In this Dec. 6, 2012, file photo, minks look out of a cage at a fur farm in the village of Litusovo, northeast of Minsk, Belarus. (AP/Sergei Grits)

The ministry said that it was contacting all the relevant travelers, additionally noting that Denmark was now a “red” country and that anyone arriving from there was required to immediately enter isolation for 14 days.

“It’s really frightening,” one recently returned traveler told Channel 12. “I did not think about it. I returned to Israel with my small children and I will be getting tested.”

Viruses such as the novel coronavirus that emerged in China late last year mutate constantly and new variants are not necessarily worse than the previous ones. The mutations have even helped researchers track the sources of outbreaks in various countries.

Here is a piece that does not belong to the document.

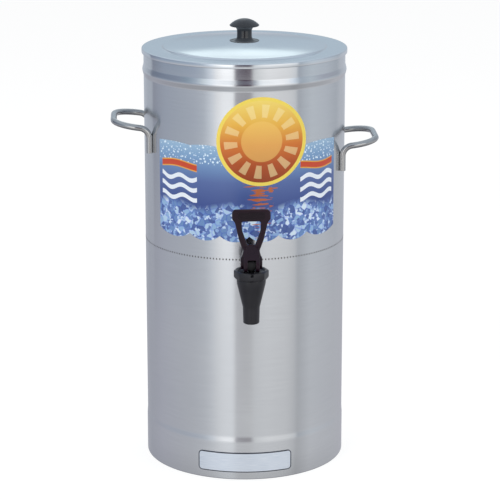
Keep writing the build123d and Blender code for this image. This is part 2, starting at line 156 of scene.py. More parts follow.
# How far a ray has passed each soft edge in the room. The first three lie above one another:
# where the low tones end, where those at eye level end, and where the plain ceiling starts.
passed = {}
for name, way, start, end in (
    ("low", ray_z, math.sin(math.radians(-17.5)), math.sin(math.radians(-7))),
    ("eye", ray_z, math.sin(math.radians(-3)), math.sin(math.radians(6))),
    ("ceiling", ray_z, math.sin(math.radians(19.5)), math.sin(math.radians(22.5))),
    ("front_half", ray_y, 0.55, 0.85),
    ("horizon", ray_z, 0.0, 0.12),
    ("middle", sideways, 0.09, 0.15),
):
    passed[name] = node(tree, "ShaderNodeMapRange", {
        "Value": way, "From Min": start, "From Max": end},
        interpolation_type="SMOOTHSTEP")
rings = [
    node(tree, "ShaderNodeValToRGB", {"Fac": place}, stops)
    for stops in (low_room, eye_level, above_eye)]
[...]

So far, no study has shown newer SARS-Cov-2 variants to be more contagious or dangerous than their predecessors.

An employee removes dead mink from a chamber after they were gassed as they have to kill off their herd, which consists of 3,000 mother mink and their cubs on their farm near Naestved, Denmark, on November 6, 2020. (Mads Claus Rasmussen/Ritzau Scanpix/AFP)

The contamination of minks is not new, with breeders in several countries, including the Netherlands, Spain, Sweden and the United States, reporting cases. A few cases of humans being infected by minks have also been reported.

Nonetheless, Danish Prime Minister Mette Frederiksen said Wednesday that there were concerns the variant could impact a potential vaccine’s effectiveness.

He said the country would kill more than 15 million minks.

Denmark has been specific in describing how the different strain of the virus jumped from mink to man.

“According to the information from Danish authorities, this virus is neither more pathogenic, nor more virulent,” specialist Gilles Salvat at the French health agency Anses told AFP.

A child opens his mouth as he is being tested for coronavirus COVID-19 during a mass testing in the Arena Nord in Frederikshavn, in Northern Jutland, Denmark, on November 7, 2020 ( Claus Bjoern Larsen / Ritzau Scanpix / AFP)

There is concern, however, that a variant “emerges like a second virus and dominates the population,” he noted.

“Coming up with a vaccine for one strain is already complicated, and if we have to do it for two, four or six strains it is even more complicated,” the specialist noted.

He considered the decision to cull Danish mink to be a “precaution.”

Cull is ‘justifiable from health perspective’

Francois Balloux, who teaches at University College London, agreed, telling AFP: “This measure is entirely justifiable from a health perspective to eliminate the transmission source of a serious virus.”

He nonetheless also felt that “evoking the risk that mink could generate a second pandemic seems excessive and counter-productive in the current fearful climate.”

Balloux noted that similar mutations exist within the population already and have not spread.

“We know this virus with the same mutations emerged on mink farms, was transmitted to humans and did not spread widely,” the professor said.

All the same, it was not “completely impossible” that the new strain “could spread and render vaccines less effective,” he acknowledged.